En ce qui concerne la fin, je vais y réfléchir en relecture. En fait, je me suis tellement laissée porter par l’histoire et n’ai vu venir la mort de cette femme qu’aux dernières lignes.
Je remets donc mon travail sur le métier 😉
C’est plutôt chouette, une histoire qui s’écrit « à sa façon », sans qu’on voie forcément venir la fin :-). C’est d’autant plus chouette que dans ce cas précis, cela donne une belle histoire.

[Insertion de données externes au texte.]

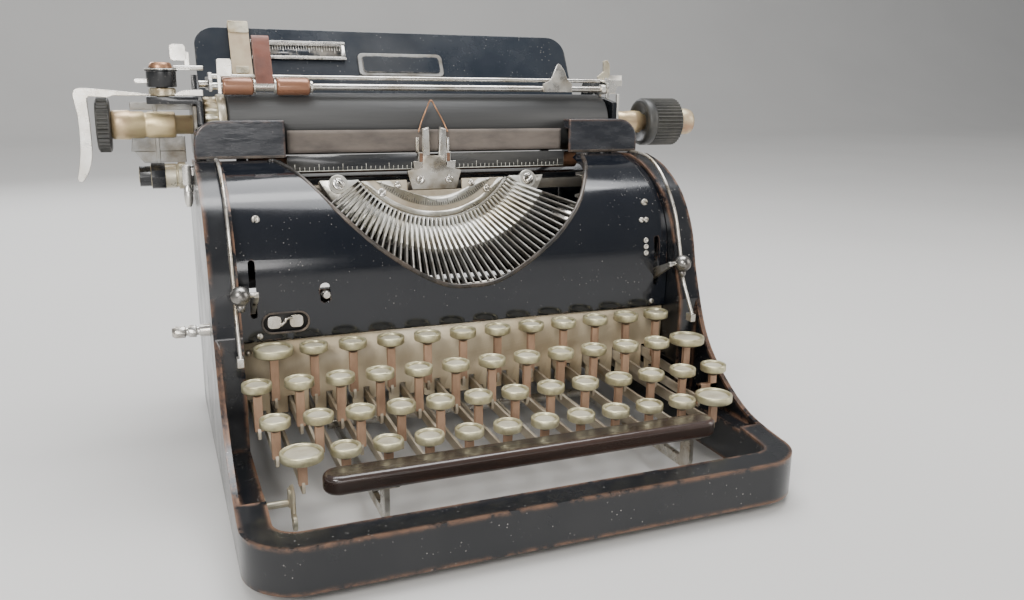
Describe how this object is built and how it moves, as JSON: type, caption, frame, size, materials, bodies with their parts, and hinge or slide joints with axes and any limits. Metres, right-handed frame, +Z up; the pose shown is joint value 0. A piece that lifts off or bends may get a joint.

Alors maintenant, il faut juste un peu reprendre la main et peaufiner! Tout est presque là pour en faire un texte encore plus abouti, et d’autant plus touchant.
En avant et bon courage!
J’ai retravaillé un peu hier soir … la nouvelle version est sur mon blog. Je me suis rendue compte que toutes les remarques étaient justifiées et j’espère avoir réussi à améliorer mon texte 🙂
Plein de petites modifications qui rendent le texte effectivement plus « lissé ». Bravo pour ce travail! J’aime beaucoup la dernière phrase de cette seconde version, qui revient à quelque chose de purement factuel, descriptif, comme les détails du début du texte, et qui en même temps, dit tout ce qu’il y a à dire: c’est fini.
Petit détail (oui, je sais, je suis du genre à chipoter, mais je suis un peu là pour ça…!): Dans le 3ème paragraphe, je mettrais le « le froid s’empare de mon coeur » un peu plus tard. Pas en démarrage. Quelque chose du genre:
« Je la reconnais. Je voudrais l’appeler mais aucun son ne sort de ma gorge noyée de larmes. Le froid s’empare de mon coeur. Emilie, bien sûr c’est Emilie! »
Je trouve que ça insiste davantage sur le ressenti de la femme, sur ses émotions, sur elle, finalement, puisque c’est le mode de narration choisi à travers le « je ».
Je vais aller lire la nouvelle version. 🙂
Mêmes impressions et remarques que Gaëlle sur cette nouvelle version. Et bravo pour la phrase finale qui dit tout sans en faire trop: « Dans le gel de ce matin d’hiver, la balançoire a cessé de danser. » ! C’est beau et pudique à la fois.